--- BEGIN ---

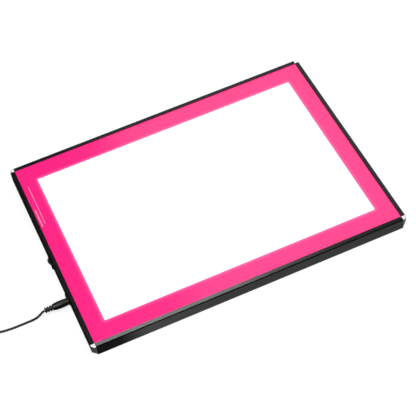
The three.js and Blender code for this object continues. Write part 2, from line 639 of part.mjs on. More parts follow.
function addLead() {
  add('cord_run', tube(LEAD_POINTS, CORD_D, 8, 7), 'lead_pvc');
  add('cord_tail', tube(TAIL_POINTS, CORD_D, 8, 7), 'lead_pvc');
  const { x, y, z0, inner, outer, height, ease } = COIL;
  const ring = [
    [inner + ease, 0], [outer - ease, 0], [outer, ease], [outer, height - ease],
    [outer - ease, height], [inner + ease, height], [inner, height - ease], [inner, ease],
    [inner + ease, 0],
  ];
  const coil = new THREE.LatheGeometry(ring.map(([r, up]) => new THREE.Vector2(r, up)), 40);
  add('cord_coil', coil.rotateX(Math.PI / 2).translate(x, y, z0), 'lead_pvc');

  // A hook-and-loop tie round the bundle of turns, on the coil's rear side.
  const { halfWidth, gap, thickness } = TIE;
  const y0 = y + Math.sqrt(inner ** 2 - halfWidth ** 2) - gap;
  const y1 = y + outer + gap;
  const [low, high] = [z0 - gap, z0 + height + gap];
  const loop = box(x - halfWidth, x + halfWidth, y0 - thickness, y1 + thickness,
    low - thickness, high + thickness);
  const hollow = box(x - halfWidth - 1, x + halfWidth + 1, y0, y1, low, high);
  add('cord_tie', build(loop, [], [hollow]), 'tie_fabric');
}

// ---------------------------------------------------------------- power adapter

const ADAPTER = { x: -412.3, y0: 5.4, y1: 69.4, halfX: 21, z0: 0.1, height: 27.8, ease: 1.2 };
// The adapter's strain relief: radius at each distance from its thin end.
const ADAPTER_RELIEF = [[2.5, 0], [2.9, 1.2], [3.3, 12], [4.4, 22.5], [4.7, 24.6]];
const BLADE = { apart: 12.7, thickness: 1.5, width: 6.2, length: 16.8 };

function addAdapter() {
  const { x, y0, y1, halfX, z0, height, ease } = ADAPTER;
  const middle = z0 + height / 2;
  const shell = new THREE.ExtrudeGeometry(
    roundedRect(halfX - ease, height / 2 - ease, 2.6), {
      depth: y1 - y0 - 2 * ease,
      bevelThickness: ease,
      bevelSize: ease,
      bevelSegments: 3,
      curveSegments: 6,
    });
  // The section's y becomes Z and its depth runs along +Y.
  shell.rotateX(Math.PI / 2).translate(x, y1 - ease, middle);
  add('adapter_shell', shell, 'adapter_shell');
  const reliefEnd = ADAPTER_RELIEF.at(-1)[1];
  add('adapter_strain_relief', turned([[0, 0], ...ADAPTER_RELIEF, [0, reliefEnd]],
    [x, y0 - FIT - reliefEnd, middle], [0, 1, 0], 20), 'lead_pvc');
  for (const [i, side] of [-1, 1].entries()) {
    const { apart, thickness, width, length } = BLADE;
    const px = x + side * apart / 2;
    add(`adapter_pin_${i + 1}`,
      box(px - thickness / 2, px + thickness / 2, y1 + 0.2, y1 + 0.2 + length,
        middle - width / 2, middle + width / 2), 'contact_metal');
  }
}

// ---------------------------------------------------------------- assembly

addFrame();
addCorners();
addSheets();
addLights();
addSwitch();
addSocket();
addPlug();
addDriver();
addWires();
addFeet();
addLead();
addAdapter();

export default group;
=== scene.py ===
"""Looks of the slim LED light panel: camera, power lead, finishes, floor and light.

Places and sizes are in metres, in the row frame, unless a comment says millimetres.
"""

import math
from functools import partial

import bpy
from mathutils import Matrix, Vector


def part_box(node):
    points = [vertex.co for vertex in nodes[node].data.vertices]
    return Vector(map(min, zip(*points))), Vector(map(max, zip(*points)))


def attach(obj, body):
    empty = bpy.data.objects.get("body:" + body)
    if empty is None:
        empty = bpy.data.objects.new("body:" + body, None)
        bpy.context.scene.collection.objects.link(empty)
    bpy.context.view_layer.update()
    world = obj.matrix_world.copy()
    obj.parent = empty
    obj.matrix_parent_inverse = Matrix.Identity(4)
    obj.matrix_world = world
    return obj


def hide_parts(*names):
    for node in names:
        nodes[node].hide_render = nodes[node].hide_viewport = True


MM = 0.001

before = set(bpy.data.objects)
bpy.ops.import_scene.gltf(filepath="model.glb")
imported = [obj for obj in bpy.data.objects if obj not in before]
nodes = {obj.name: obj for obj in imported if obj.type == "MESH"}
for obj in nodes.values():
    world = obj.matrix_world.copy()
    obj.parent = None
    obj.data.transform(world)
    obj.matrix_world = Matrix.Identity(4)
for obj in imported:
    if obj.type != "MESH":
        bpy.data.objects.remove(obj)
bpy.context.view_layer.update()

# ---------------------------------------------------------------- camera

CAMERA_PLACE = Vector((-0.38263, -1.32041, 1.65096))
CAMERA_AZIMUTH = math.radians(-16.40)
CAMERA_ELEVATION = math.radians(50.48)
CAMERA_ROLL = math.radians(9.07)
CAMERA_LENS = 122.2  # millimetres, like the sensor
CAMERA_SENSOR = 36.0


def add_camera():
    """The camera looks down at the panel from its front left, rolled a little to its side."""
    flat = math.cos(CAMERA_ELEVATION)
    back = Vector(
        (
            math.sin(CAMERA_AZIMUTH) * flat,
            -math.cos(CAMERA_AZIMUTH) * flat,
            math.sin(CAMERA_ELEVATION),
        )
    )
    level_right = Vector((0, 0, 1)).cross(back).normalized()
    level_down = level_right.cross(back)
    right = level_right * math.cos(CAMERA_ROLL) + level_down * math.sin(CAMERA_ROLL)
    up = back.cross(right)
    data = bpy.data.cameras.new("camera")
    data.lens = CAMERA_LENS
    data.sensor_width = CAMERA_SENSOR
    camera = bpy.data.objects.new("camera", data)
    bpy.context.scene.collection.objects.link(camera)
    turn = Matrix((right, up, back)).transposed().to_4x4()
    camera.matrix_world = Matrix.Translation(CAMERA_PLACE) @ turn
    bpy.context.scene.camera = camera


add_camera()

# ---------------------------------------------------------------- power lead

LEAD_DIAMETER = 3.5 * MM
LEAD_ROUND = 4  # the bevel resolution that gives the lead twelve sides
LEAD_STEP = 1.6 * MM  # between two points of the curve

# Points on the lead's centreline, in millimetres.
# From there down to the table and along it to the coil.
LEAD_OUT = [
    (-286.4, -86.6, 11.6),
    (-289.5, -87.1, 11.2),
    (-292.5, -88.1, 10.2),
    (-296.0, -89.1, 8.6),
    (-300.0, -89.4, 6.8),
    (-304.0, -89.0, 5.2),
    (-308.5, -88.4, 3.8),
    (-313.0, -87.8, 2.9),
    (-318.0, -87.4, 2.3),
    (-324.0, -87.2, 2.0),
    (-332.0, -87.1, 1.9),
    (-340.0, -86.8, 1.9),
    (-348.0, -86.1, 1.9),
    (-356.0, -84.6, 1.9),
    (-365.0, -82.6, 1.9),
    (-374.0, -81.2, 1.9),
    (-382.3, -80.4, 2.2),
]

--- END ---

Directions for this task =>
Everything from the line that contains "addFrame();" through the line that contains "nodes[node].hide_render = nodes[node].hide_viewport" is to be transcribed exactly, and nothing outside that range.

Exercise result =>
addFrame();
addCorners();
addSheets();
addLights();
addSwitch();
addSocket();
addPlug();
addDriver();
addWires();
addFeet();
addLead();
addAdapter();

export default group;
=== scene.py ===
"""Looks of the slim LED light panel: camera, power lead, finishes, floor and light.

Places and sizes are in metres, in the row frame, unless a comment says millimetres.
"""

import math
from functools import partial

import bpy
from mathutils import Matrix, Vector


def part_box(node):
    points = [vertex.co for vertex in nodes[node].data.vertices]
    return Vector(map(min, zip(*points))), Vector(map(max, zip(*points)))


def attach(obj, body):
    empty = bpy.data.objects.get("body:" + body)
    if empty is None:
        empty = bpy.data.objects.new("body:" + body, None)
        bpy.context.scene.collection.objects.link(empty)
    bpy.context.view_layer.update()
    world = obj.matrix_world.copy()
    obj.parent = empty
    obj.matrix_parent_inverse = Matrix.Identity(4)
    obj.matrix_world = world
    return obj


def hide_parts(*names):
    for node in names:
        nodes[node].hide_render = nodes[node].hide_viewport = True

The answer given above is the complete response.